Although the Peruvian government explicitly states that it relies on international documents and agreements to which it is committed to implementing the teaching career, the difference in teachers' conceptions is abysmal between both parties. On the one hand, the INGOs propose an unconditional value of teachers at the beginning of the period analyzed. On the other hand, this positive valuation does not emerge during the discussion about teaching careers in the Peruvian government documents. From the beginning, the message is that the quality of education is poor, and this is due to the poor quality of teachers. Thus, the image of the teacher publicized by the government is always based on a deficit.

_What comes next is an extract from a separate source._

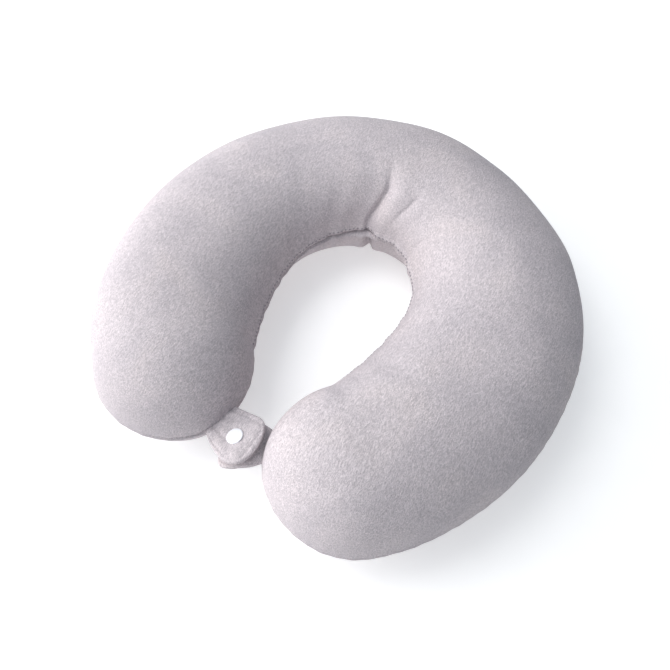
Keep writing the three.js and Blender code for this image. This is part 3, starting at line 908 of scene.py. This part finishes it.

The borrowing and learning theory (Steiner-Khamsi, 2021) may explain this incongruity: policymakers adopt external proposals but accommodate them based on their own experience, needs, or what makes the most sense to them. The organizational structure of the Peruvian teaching career based on incentives and performance evaluations follow UNESCO OREALC proposals. However, the arguments for implementing these measures and the conceptions of teachers used by the Peruvian government are entirely different. As a country following neoliberalism tendencies since the 1990s, Peru advocated for a reduced role of the State in education. The government transferred its duty of ensuring their citizens' rights (in this case, students' rights to education) to other citizens (teachers). By blaming schools and teachers for structural deficiencies, the State seeks to retain its legitimacy in the public's eyes (Hursh, 2007).
It is also possible that the Peruvian government only discursively uses the general elements proposed in its signed agreements due to its assumed commitment. However, the real inspiration for the concrete actions or field strategies it carries out to achieve these objectives is limited by its resources.